What Is the Metabolic Mechanism of Brain Functional Development During Infancy?

By Kate Knab

The Findings

Infant cerebral blood flow (CBF) delivers nutrients and oxygen to infants’ brains to support the fastest period of postnatal brain development. With unprecedented spatiotemporal precision of infant CBF maps, a collaborative team of researchers discovered the emergence of a physiological cortical hierarchy — the understanding of how the cortex is principally organized and how the cortical gradient emerges — that guides this process. 

The researchers noted that as an infant grows, CBF increases along the limbic-sensorimotor-association cortical gradient, which is a spatial pattern in the brain that allows basic sensory and motor functions to transition gradually to areas associated with more complex cognitive processing related to motivations and emotions.
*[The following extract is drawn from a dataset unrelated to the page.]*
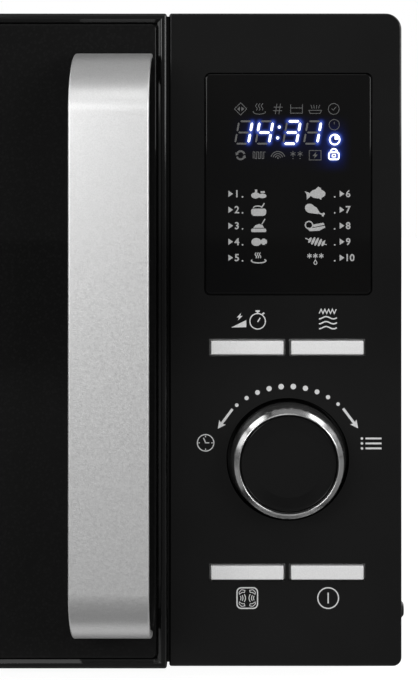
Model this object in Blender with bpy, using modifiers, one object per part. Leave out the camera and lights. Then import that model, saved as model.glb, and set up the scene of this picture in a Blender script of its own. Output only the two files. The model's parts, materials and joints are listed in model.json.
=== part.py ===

The study team found that these changes in CBF were associated with improved developmental functioning, suggesting that this cortical hierarchy likely underlies the enhanced development of different regions of the brain dedicated to specific functions.

Why It Matters

CBF supplies the energy required to support the intense developmental processes that occur most dramatically between infancy and two years of life. While the brain doubles in size during this time, it is also vulnerable to brain disorders and injuries that may occur if blood flow is interrupted or inadequate. Similarly, behavioral development is also impacted by CBF.

This study fills a knowledge gap regarding organizing principles of CBF dynamics that contribute to the emergence of a specialized cortical gradient. Scientists now better understand the metabolic mechanism of how brain regions use energy to support functional specialization during the critical time of infant growth and development.

The outcome of this study also offers a standardized clinical reference for infant CBF for potential early detection of biomarkers for disorders such as autism.

Who Conducted the Study

Scientists from the Department of Radiology at Children’s Hospital of Philadelphia conducted this study, including first author and Assistant Professor of Radiology, Minhui Ouyang, PhD from the Huang Laboratory for Intelligent Neuroimaging and Brain Connectivity (LINBC); and  co-authors Clinical Psychologist Emily Kuschner, PhD, and Associate Professor of Radiology J. Christopher Edgar, PhD. Corresponding and senior author Hao Huang, PhD, Professor in Radiology at CHOP and Director of the LINBC Lab, designed and performed the study by collaboration with colleagues from the University of Pennsylvania and Beijing Children’s Hospital.

How They Did It

Researchers obtained the highest resolution CBF maps available to date to capture the 4D spatiotemporal CBF changes with unprecedented precision in 134 infant brains characterized by small sizes. The LINBC Lab and John Detre’s Lab at Penn developed a cutting-edge infant version of pseudo-continuous resolution arterial spin labeled (ASL) magnetic resonance imaging (MRI) technique with 3D multi-shot stack-of-spirals readout and background suppression. ASL can noninvasively and magnetically label arterial blood water protons for estimating CBF maps. 

Data-driven clustering analysis also revealed three clusters along the hierarchical limbic-sensorimotor-association gradient with unique CBF increase patterns in the limbic, sensorimotor, and frontoparietal regions.

Quick Thoughts

“This infant brain physiological hierarchy reveals insights into the metabolic mechanism of early brain development and behavioral manifestation,” Dr. Ouyang said. “These highest-resolution infant cerebral blood flow maps offer normal reference for basic neuroscience and early detection of clinical biomarkers in disorders such as autism, neonatal stroke, hypoxic-ischemic encephalopathy and congenital heart disease.”

What’s Next

Future studies combining CBF with neuroimaging measures from other modalities could reveal multidimensional principles of infant brain maturation. With rapid MRI technical advances in hardware and sequence, the study team is investigating clinical applications for the imaging technique they developed to obtain high-resolution infant CBF.

Where the Study Was Published

The study appears in Nature Communications.